Your instructions: State how many lines in these records contain the word "caption", and nothing else.
# # # # # # #
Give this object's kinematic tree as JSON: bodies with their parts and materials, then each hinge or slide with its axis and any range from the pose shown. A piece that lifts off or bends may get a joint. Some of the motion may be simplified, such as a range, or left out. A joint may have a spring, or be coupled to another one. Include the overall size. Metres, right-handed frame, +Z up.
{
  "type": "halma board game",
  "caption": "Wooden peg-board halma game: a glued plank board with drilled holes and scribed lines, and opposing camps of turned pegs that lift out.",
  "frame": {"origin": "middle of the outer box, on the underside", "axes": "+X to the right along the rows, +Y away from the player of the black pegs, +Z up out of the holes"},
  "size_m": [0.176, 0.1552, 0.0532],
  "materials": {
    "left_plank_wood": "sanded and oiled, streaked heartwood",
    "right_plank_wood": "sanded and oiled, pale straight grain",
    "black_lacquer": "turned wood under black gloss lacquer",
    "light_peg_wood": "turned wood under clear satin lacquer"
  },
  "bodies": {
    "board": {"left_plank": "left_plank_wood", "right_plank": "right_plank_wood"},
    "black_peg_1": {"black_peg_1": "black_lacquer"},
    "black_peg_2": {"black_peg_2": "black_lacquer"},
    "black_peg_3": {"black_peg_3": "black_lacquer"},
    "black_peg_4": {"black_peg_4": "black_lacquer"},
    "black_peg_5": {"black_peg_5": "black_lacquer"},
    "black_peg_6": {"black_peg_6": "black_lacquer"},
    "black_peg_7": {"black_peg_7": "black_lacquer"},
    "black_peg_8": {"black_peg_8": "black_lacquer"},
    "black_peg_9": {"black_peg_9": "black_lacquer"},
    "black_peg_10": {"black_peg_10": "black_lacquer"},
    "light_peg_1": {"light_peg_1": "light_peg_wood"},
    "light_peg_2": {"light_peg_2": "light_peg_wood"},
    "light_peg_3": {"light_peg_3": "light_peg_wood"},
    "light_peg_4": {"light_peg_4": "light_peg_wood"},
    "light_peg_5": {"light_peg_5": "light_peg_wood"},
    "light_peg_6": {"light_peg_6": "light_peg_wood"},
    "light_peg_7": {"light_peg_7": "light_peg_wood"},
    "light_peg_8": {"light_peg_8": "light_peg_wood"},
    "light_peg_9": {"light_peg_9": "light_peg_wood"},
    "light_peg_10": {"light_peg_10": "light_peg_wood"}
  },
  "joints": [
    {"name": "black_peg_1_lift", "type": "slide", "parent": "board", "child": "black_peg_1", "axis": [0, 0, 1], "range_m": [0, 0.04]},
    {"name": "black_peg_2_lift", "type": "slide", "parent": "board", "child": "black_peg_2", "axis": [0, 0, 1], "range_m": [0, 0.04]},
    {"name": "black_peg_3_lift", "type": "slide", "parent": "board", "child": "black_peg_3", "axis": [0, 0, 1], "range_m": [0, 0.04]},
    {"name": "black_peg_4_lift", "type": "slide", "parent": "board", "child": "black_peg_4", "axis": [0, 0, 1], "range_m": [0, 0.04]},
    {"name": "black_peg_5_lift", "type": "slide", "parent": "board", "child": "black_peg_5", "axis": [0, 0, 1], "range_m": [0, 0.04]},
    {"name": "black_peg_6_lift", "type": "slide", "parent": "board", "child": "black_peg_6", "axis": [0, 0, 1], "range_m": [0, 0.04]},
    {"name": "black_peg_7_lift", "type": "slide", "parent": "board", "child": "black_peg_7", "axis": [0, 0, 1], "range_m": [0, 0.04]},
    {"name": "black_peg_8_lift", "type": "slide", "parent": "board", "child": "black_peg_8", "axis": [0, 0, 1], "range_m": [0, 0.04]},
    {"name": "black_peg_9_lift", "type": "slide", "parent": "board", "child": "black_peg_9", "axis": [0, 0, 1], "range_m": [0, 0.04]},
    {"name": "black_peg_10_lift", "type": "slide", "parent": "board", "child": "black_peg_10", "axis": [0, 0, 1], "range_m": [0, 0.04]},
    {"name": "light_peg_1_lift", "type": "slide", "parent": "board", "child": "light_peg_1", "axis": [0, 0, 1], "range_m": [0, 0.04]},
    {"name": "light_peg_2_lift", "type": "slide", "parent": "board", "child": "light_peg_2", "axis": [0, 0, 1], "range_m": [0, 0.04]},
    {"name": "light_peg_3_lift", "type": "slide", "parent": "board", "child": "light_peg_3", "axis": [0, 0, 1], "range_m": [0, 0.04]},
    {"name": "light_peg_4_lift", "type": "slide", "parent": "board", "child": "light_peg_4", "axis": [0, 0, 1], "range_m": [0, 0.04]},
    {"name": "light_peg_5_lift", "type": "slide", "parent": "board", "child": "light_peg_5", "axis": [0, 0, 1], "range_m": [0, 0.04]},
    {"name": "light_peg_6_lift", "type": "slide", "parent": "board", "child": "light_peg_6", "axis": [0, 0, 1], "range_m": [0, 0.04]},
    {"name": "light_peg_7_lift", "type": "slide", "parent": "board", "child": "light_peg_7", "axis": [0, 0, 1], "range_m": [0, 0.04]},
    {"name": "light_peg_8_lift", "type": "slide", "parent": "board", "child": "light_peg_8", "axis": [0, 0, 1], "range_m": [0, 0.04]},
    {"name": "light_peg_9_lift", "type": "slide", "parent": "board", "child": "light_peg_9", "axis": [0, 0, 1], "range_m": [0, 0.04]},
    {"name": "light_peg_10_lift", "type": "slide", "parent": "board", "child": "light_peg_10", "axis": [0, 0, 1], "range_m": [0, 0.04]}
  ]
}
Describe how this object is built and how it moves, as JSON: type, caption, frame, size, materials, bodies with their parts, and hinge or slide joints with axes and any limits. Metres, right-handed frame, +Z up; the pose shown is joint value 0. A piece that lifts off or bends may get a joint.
# # # # # # #
Solution to the exercise: 2